## [Given instruction]
Will you return, word for word, only the lines from the top of the data below down to and including the one with "middle of the"?

## [Given information]
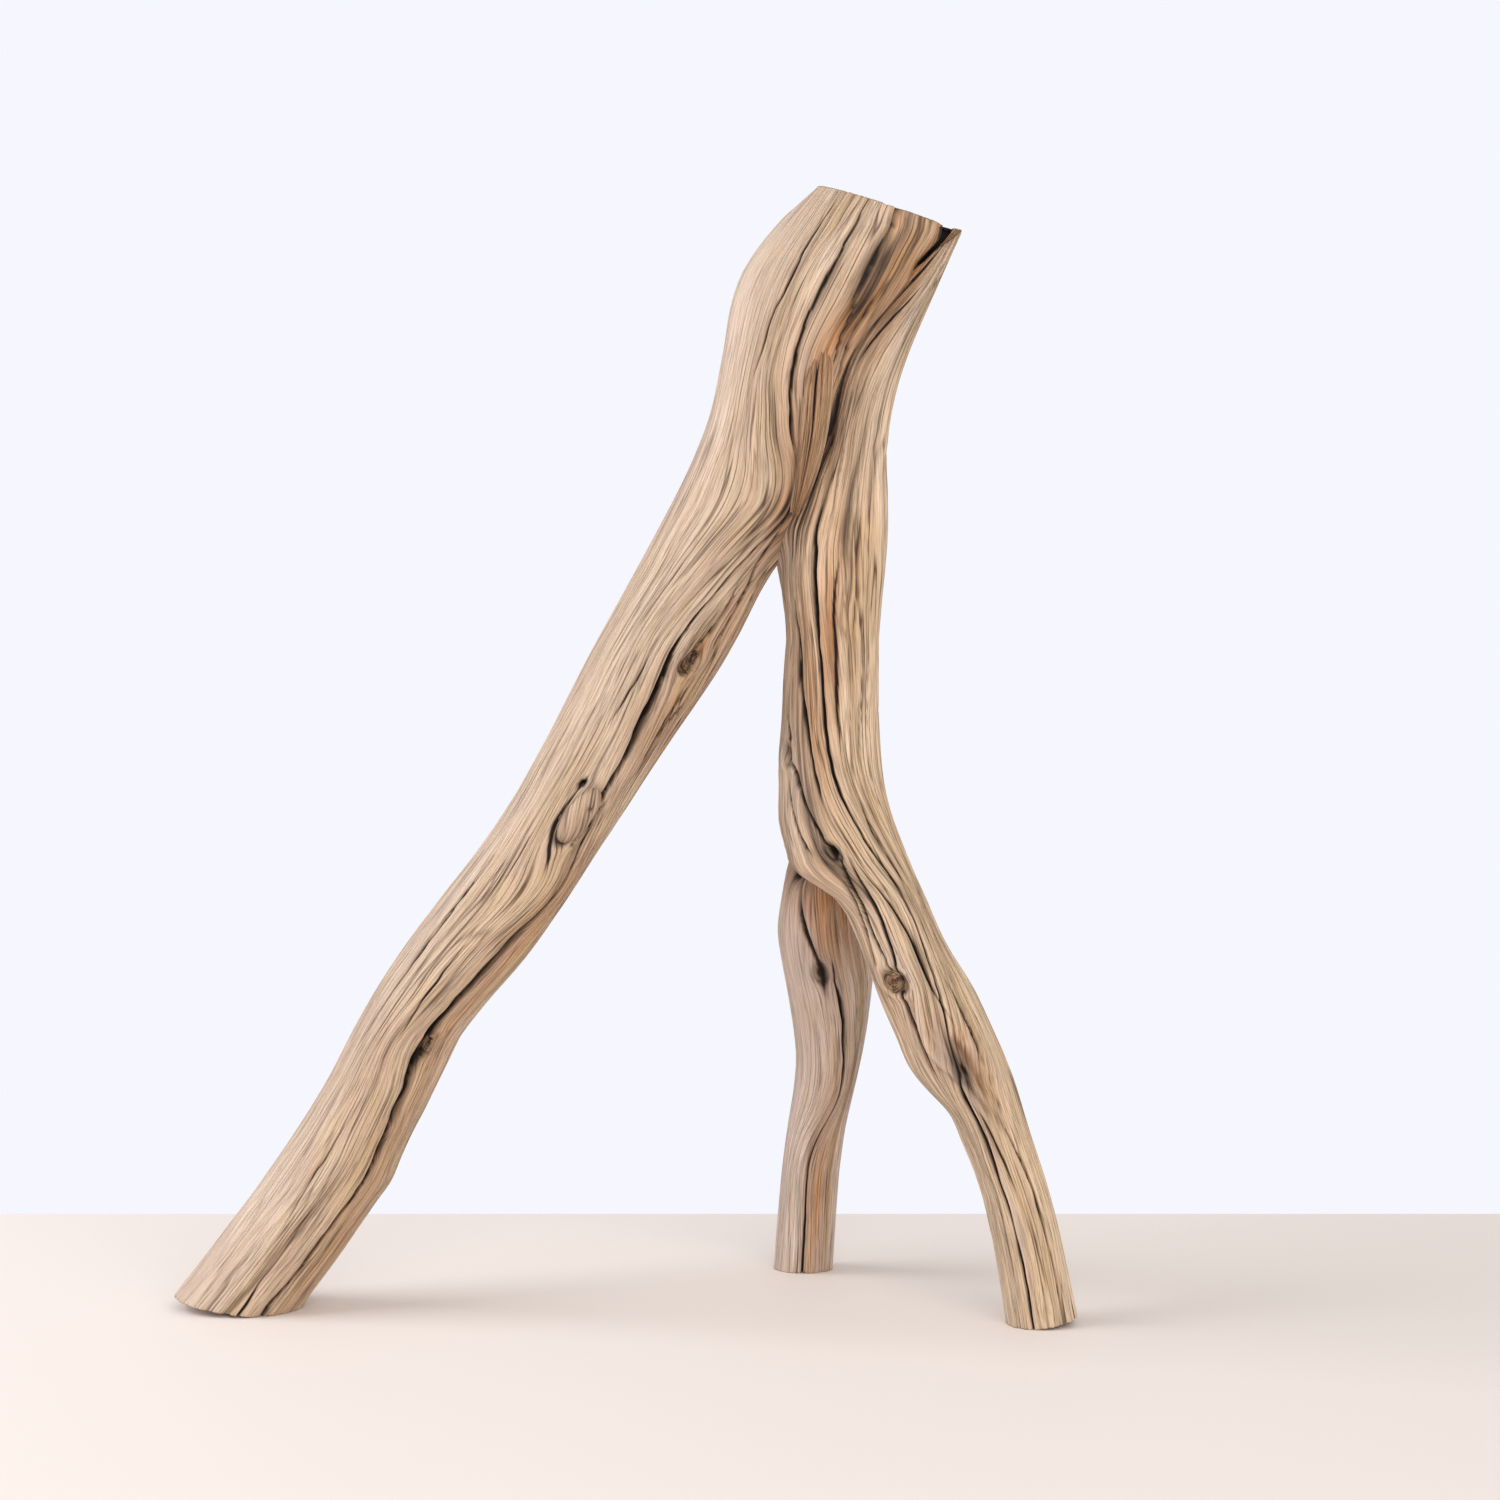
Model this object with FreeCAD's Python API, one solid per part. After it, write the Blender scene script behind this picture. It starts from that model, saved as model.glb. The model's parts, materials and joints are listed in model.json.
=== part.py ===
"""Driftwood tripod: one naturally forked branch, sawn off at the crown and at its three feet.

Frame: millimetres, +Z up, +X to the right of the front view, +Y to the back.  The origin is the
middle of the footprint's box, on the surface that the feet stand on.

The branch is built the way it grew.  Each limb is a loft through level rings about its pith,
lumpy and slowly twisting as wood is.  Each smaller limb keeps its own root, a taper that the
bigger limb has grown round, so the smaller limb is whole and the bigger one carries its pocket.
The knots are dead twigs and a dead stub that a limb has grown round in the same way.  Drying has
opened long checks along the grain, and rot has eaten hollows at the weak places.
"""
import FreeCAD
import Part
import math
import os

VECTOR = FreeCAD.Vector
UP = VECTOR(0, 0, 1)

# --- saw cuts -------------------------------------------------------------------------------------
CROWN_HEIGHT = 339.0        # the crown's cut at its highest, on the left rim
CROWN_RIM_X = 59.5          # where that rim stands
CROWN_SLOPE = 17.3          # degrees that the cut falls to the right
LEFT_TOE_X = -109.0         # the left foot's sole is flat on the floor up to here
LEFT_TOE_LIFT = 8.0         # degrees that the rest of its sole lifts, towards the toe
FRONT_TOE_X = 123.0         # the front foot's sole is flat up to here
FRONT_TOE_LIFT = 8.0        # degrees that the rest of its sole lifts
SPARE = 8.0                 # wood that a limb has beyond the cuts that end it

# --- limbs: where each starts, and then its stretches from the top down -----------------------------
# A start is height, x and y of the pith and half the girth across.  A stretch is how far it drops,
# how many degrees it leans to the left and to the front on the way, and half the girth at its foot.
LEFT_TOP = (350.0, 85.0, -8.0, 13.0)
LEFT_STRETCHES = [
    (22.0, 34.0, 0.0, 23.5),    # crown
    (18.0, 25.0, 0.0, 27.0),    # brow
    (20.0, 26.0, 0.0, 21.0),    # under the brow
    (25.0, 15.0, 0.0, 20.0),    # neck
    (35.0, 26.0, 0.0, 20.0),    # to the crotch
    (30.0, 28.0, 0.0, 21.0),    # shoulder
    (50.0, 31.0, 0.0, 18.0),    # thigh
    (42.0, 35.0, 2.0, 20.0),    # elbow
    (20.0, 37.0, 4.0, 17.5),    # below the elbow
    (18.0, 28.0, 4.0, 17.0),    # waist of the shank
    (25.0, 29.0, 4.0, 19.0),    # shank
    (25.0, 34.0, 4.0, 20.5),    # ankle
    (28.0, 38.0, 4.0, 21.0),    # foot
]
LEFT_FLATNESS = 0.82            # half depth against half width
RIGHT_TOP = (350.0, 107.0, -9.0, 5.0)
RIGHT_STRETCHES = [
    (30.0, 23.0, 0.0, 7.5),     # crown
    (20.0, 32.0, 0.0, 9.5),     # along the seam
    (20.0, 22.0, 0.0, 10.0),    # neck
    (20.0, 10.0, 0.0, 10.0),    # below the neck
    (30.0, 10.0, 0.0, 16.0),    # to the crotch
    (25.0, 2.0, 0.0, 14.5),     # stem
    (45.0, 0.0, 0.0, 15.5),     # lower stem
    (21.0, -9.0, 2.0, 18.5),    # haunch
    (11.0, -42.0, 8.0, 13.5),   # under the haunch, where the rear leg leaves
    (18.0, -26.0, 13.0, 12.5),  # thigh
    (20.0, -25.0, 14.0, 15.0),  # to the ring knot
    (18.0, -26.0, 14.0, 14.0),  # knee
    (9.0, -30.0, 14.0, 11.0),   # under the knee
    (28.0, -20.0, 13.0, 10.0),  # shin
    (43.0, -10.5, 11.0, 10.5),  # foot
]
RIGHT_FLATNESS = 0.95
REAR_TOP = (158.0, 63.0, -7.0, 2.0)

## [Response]
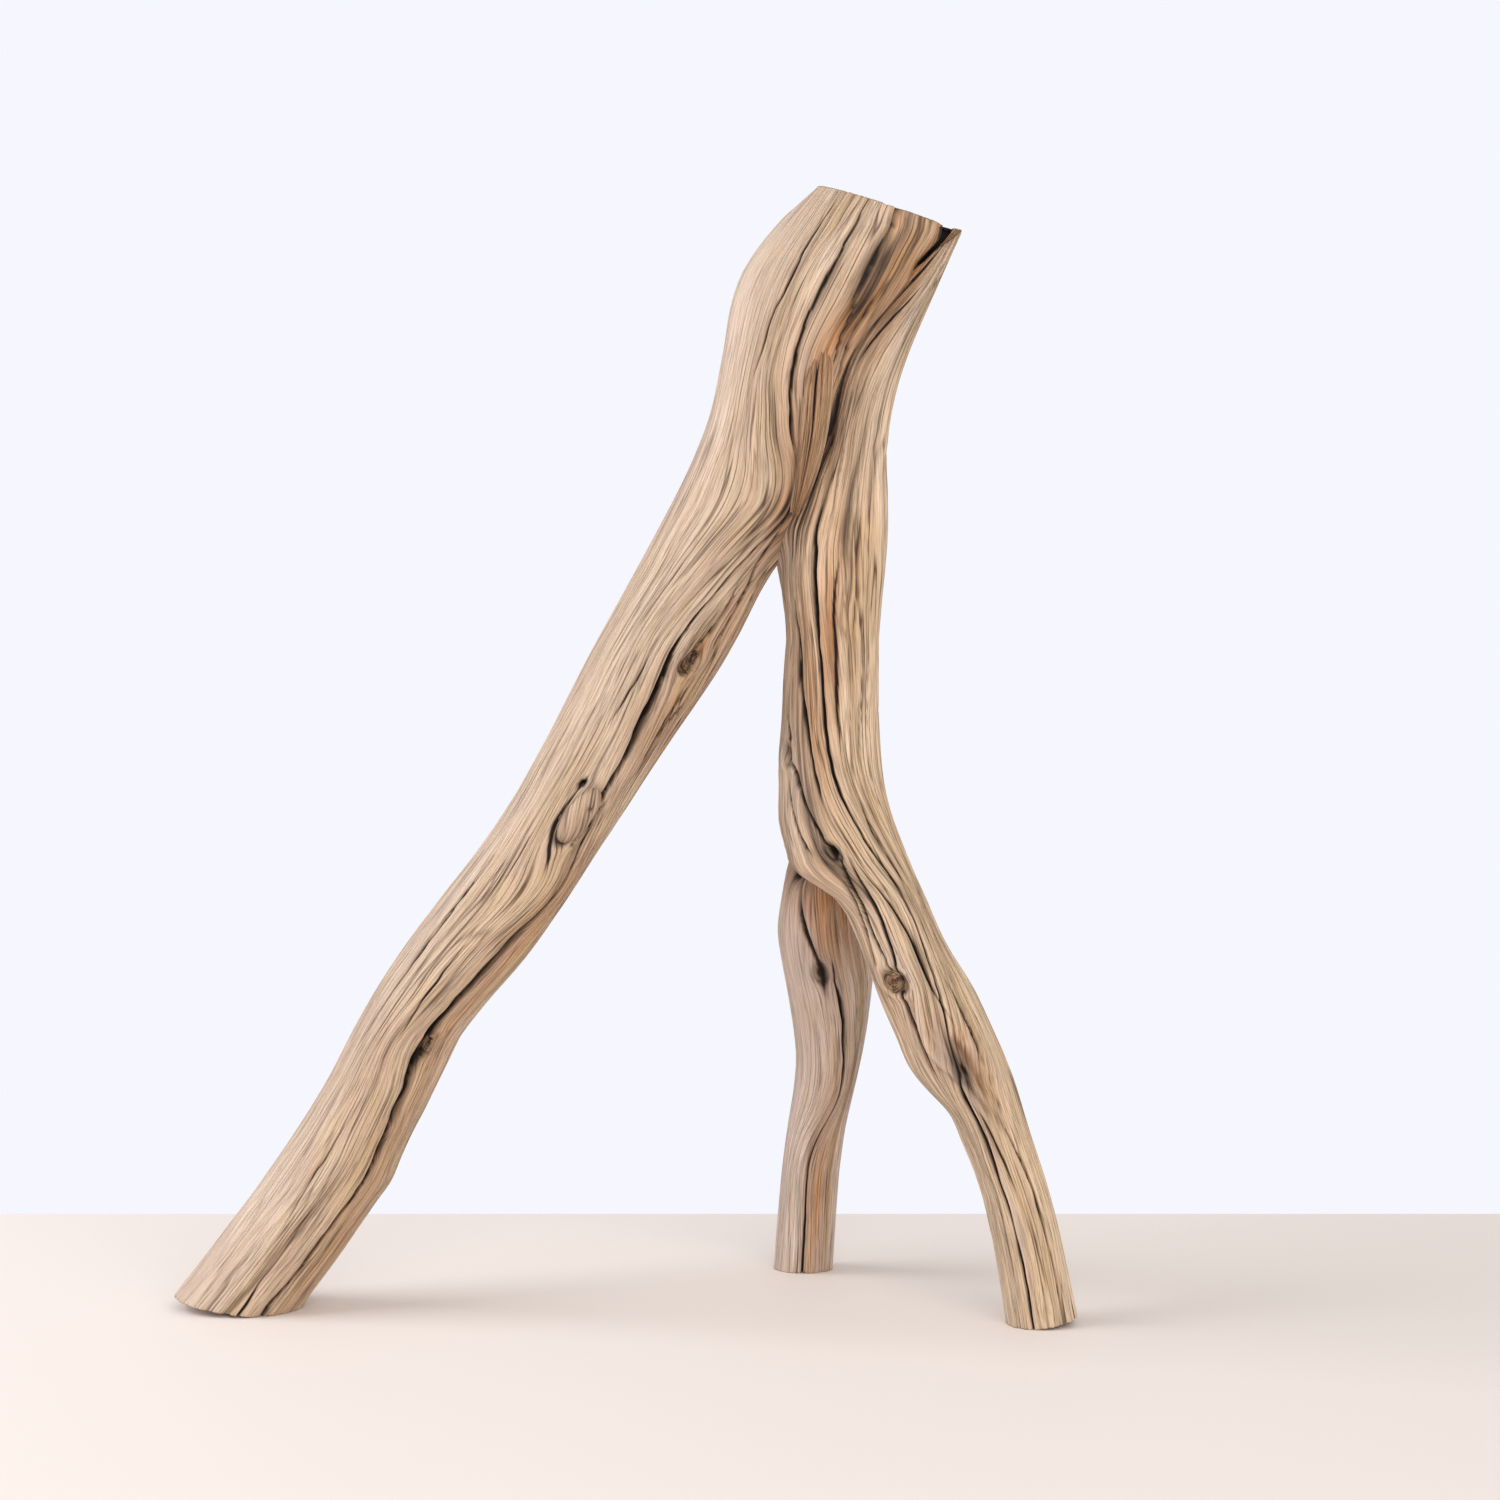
Model this object with FreeCAD's Python API, one solid per part. After it, write the Blender scene script behind this picture. It starts from that model, saved as model.glb. The model's parts, materials and joints are listed in model.json.
=== part.py ===
"""Driftwood tripod: one naturally forked branch, sawn off at the crown and at its three feet.

Frame: millimetres, +Z up, +X to the right of the front view, +Y to the back.  The origin is the
middle of the footprint's box, on the surface that the feet stand on.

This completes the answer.